Switzerland’s Supreme Court denied an appeal on Wednesday by the Senior Women for Climate Protection, finding that it is too early to claim fundamental rights violations based on climate change.

The Senior Women for Climate Protection alleged that Switzerland’s government was failing to reduce the country’s greenhouse gas emissions in a way that would correspond with the Paris Agreement’s goal of keeping global warming well below 2ºC. The women further alleged that their demographic group would suffer from heat waves caused by climate change.

Based on these allegations, the women claimed that through their inaction, Switzerland’s government was violating articles 10 (right to life), 73 (sustainability principle), and 74 (precautionary principles of the Swiss Constitution, as well as articles 2 and 8 of the European Convention on Human Rights.
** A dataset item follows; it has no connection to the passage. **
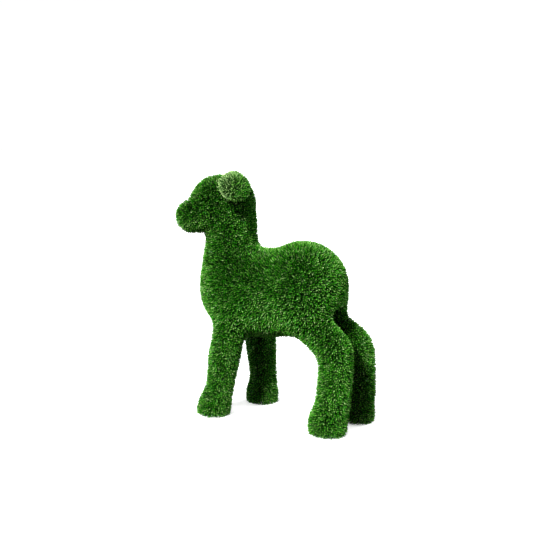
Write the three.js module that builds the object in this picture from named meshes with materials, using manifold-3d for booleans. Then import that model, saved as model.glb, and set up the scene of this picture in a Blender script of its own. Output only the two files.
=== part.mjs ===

Switzerland’s Supreme Court ruled on Wednesday that citizens cannot claim fundamental rights violations based on governmental failure to adequately address climate change until after 2ºC of global warming above pre-industrial levels has occurred. Many climate activists worry that if that level of warming occurs, it will be too late to prevent the destruction of many ecosystems and the lives of many people that are vulnerable to climate change.

Due to the denial of their appeal, the Senior Women for Climate Protection are now considering bringing their claim to the European Court of Human Rights.